After retiring from the MCS, Mr. Krisha Rao served as Special Officer to the Eastern States’ Union comprising 39 states and later was recommended by Maj. Gen. Chowdhury, Military Governor of Hyderabad. He was Minister in charge of Labour and Agriculture and has quite a few anecdotes about the Nizam, particularly his miserliness.
“The Nizam was noted for his milserliness in spite of his being the richest man in India. He went about in a coat with frayed collars and was fond of consuming cup after cup of tea at a tea party because it was free.”
“You will be astonished to know that while the Nizam’s nobles went about in Rolls Royce cars this miser of a man used an old Ford car which had to be pushed to make it start.
“I will now tell you an interesting story about this scion of the great Moghul Dynasty who sold mango seed to his nobles and collected sovereigns in return. One of his nobles once sent him a basket of picked mangoes. The Nizam ate all of them (about 100) and relished every bit. The Nizam sent the seeds to many of his nobles with a note saying that they should grow this variety in their gardens. The note added that they should send a sovereign as a price of the seed. The nobles could not have possibly refused to comply. Thus the avaricious Nizam not only ate all the mangoes but made over 100 sovereigns in the bargain.”

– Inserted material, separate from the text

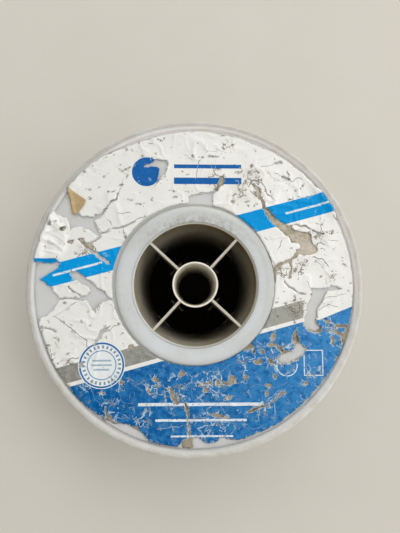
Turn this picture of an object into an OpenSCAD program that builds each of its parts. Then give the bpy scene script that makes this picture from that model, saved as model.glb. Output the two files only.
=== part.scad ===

Spending a few hours with Mr. Rao was a rewarding experience. He is full of zest. This writer was surprised to learn that at this ripe age Mr. Rao had just returned from a tour of South Kanara and Mysore districts to organise the Brahmin community. (Incidentally Mr. Rao is the President of the All-India Brahmins Mahasabha).
The car in which he was travelling hit a roadside tree in Mangalore. Mr. Rao was injured and had visible bruises all over the body and was also plastered. But Mr. Rao continued with the chalked-out programme.